** start of Dataset section **

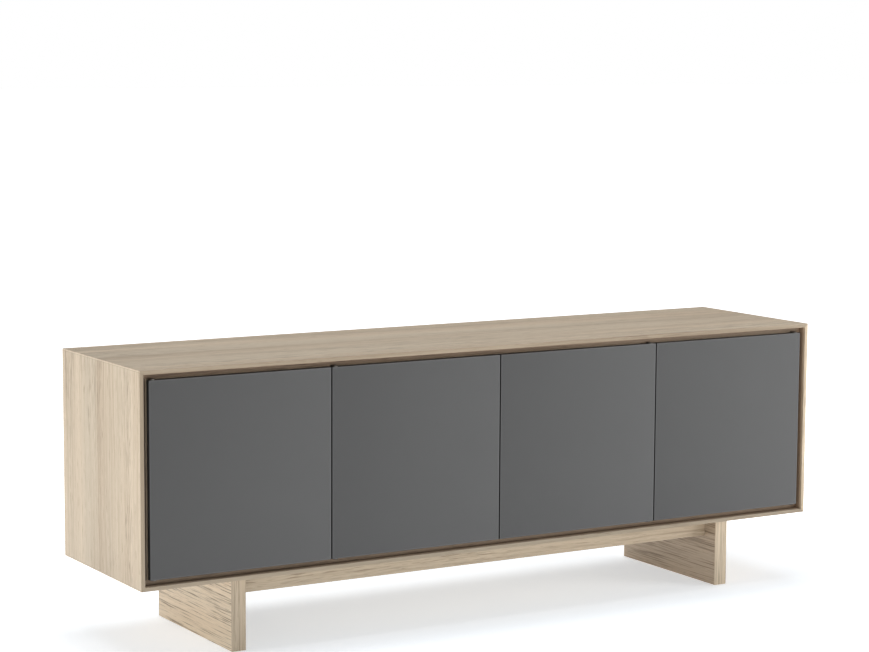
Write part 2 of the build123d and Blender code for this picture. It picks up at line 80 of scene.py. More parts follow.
# ------------------------------------------------------------------ node tools
class Tree:
    def __init__(self, name):
        self.mat = bpy.data.materials.new(name)
        self.mat.use_nodes = True
        self.t = self.mat.node_tree
        self.t.nodes.clear()
        self.out = self.t.nodes.new("ShaderNodeOutputMaterial")
        self.bsdf = self.t.nodes.new("ShaderNodeBsdfPrincipled")
        self.t.links.new(self.bsdf.outputs[0], self.out.inputs[0])

    def put(self, socket, value):
        if hasattr(value, "is_linked") or hasattr(value, "links"):
            self.t.links.new(value, socket)
        else:
            socket.default_value = value

    def math(self, op, a, b=None, c=None, clamp=False):
        n = self.t.nodes.new("ShaderNodeMath")
        n.operation, n.use_clamp = op, clamp
        for i, v in enumerate((a, b, c)):
            if v is not None:
                self.put(n.inputs[i], v)
        return n.outputs[0]

    def coords(self, kind="Object"):
        return self.t.nodes.new("ShaderNodeTexCoord").outputs[kind]

    def split(self, v):
        n = self.t.nodes.new("ShaderNodeSeparateXYZ")
        self.put(n.inputs[0], v)
        return n.outputs[0], n.outputs[1], n.outputs[2]

    def join(self, x, y, z):
        n = self.t.nodes.new("ShaderNodeCombineXYZ")
        for i, v in enumerate((x, y, z)):
            self.put(n.inputs[i], v)
        return n.outputs[0]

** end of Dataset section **

The exercise → Each line from the start of the listing above through the line containing "return n.outputs[0], n.outputs[1], n.outputs[2]" should be copied exactly, please, with no other lines added.

Result of the task →
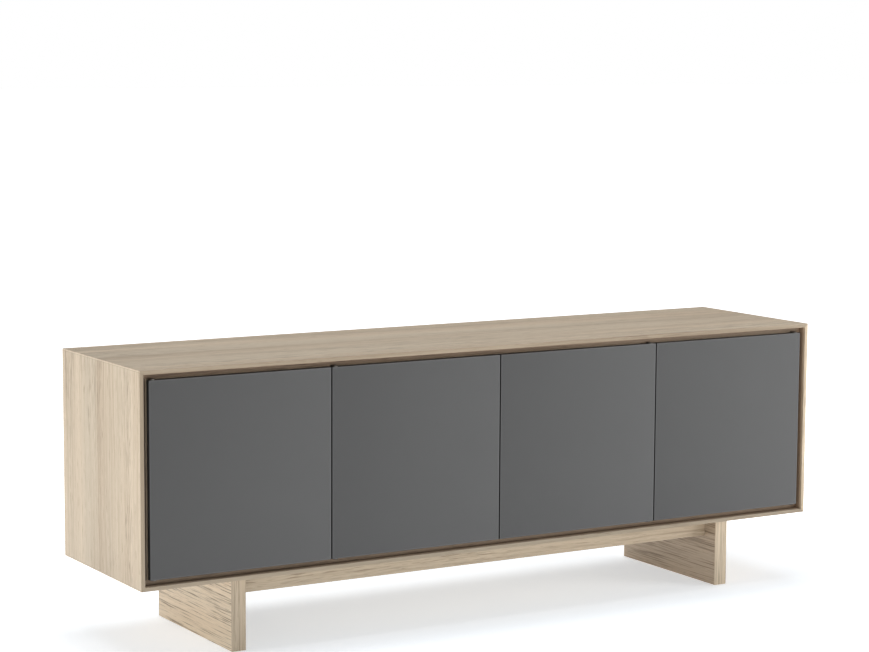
Write part 2 of the build123d and Blender code for this picture. It picks up at line 80 of scene.py. More parts follow.
# ------------------------------------------------------------------ node tools
class Tree:
    def __init__(self, name):
        self.mat = bpy.data.materials.new(name)
        self.mat.use_nodes = True
        self.t = self.mat.node_tree
        self.t.nodes.clear()
        self.out = self.t.nodes.new("ShaderNodeOutputMaterial")
        self.bsdf = self.t.nodes.new("ShaderNodeBsdfPrincipled")
        self.t.links.new(self.bsdf.outputs[0], self.out.inputs[0])

    def put(self, socket, value):
        if hasattr(value, "is_linked") or hasattr(value, "links"):
            self.t.links.new(value, socket)
        else:
            socket.default_value = value

    def math(self, op, a, b=None, c=None, clamp=False):
        n = self.t.nodes.new("ShaderNodeMath")
        n.operation, n.use_clamp = op, clamp
        for i, v in enumerate((a, b, c)):
            if v is not None:
                self.put(n.inputs[i], v)
        return n.outputs[0]

    def coords(self, kind="Object"):
        return self.t.nodes.new("ShaderNodeTexCoord").outputs[kind]

    def split(self, v):
        n = self.t.nodes.new("ShaderNodeSeparateXYZ")
        self.put(n.inputs[0], v)
        return n.outputs[0], n.outputs[1], n.outputs[2]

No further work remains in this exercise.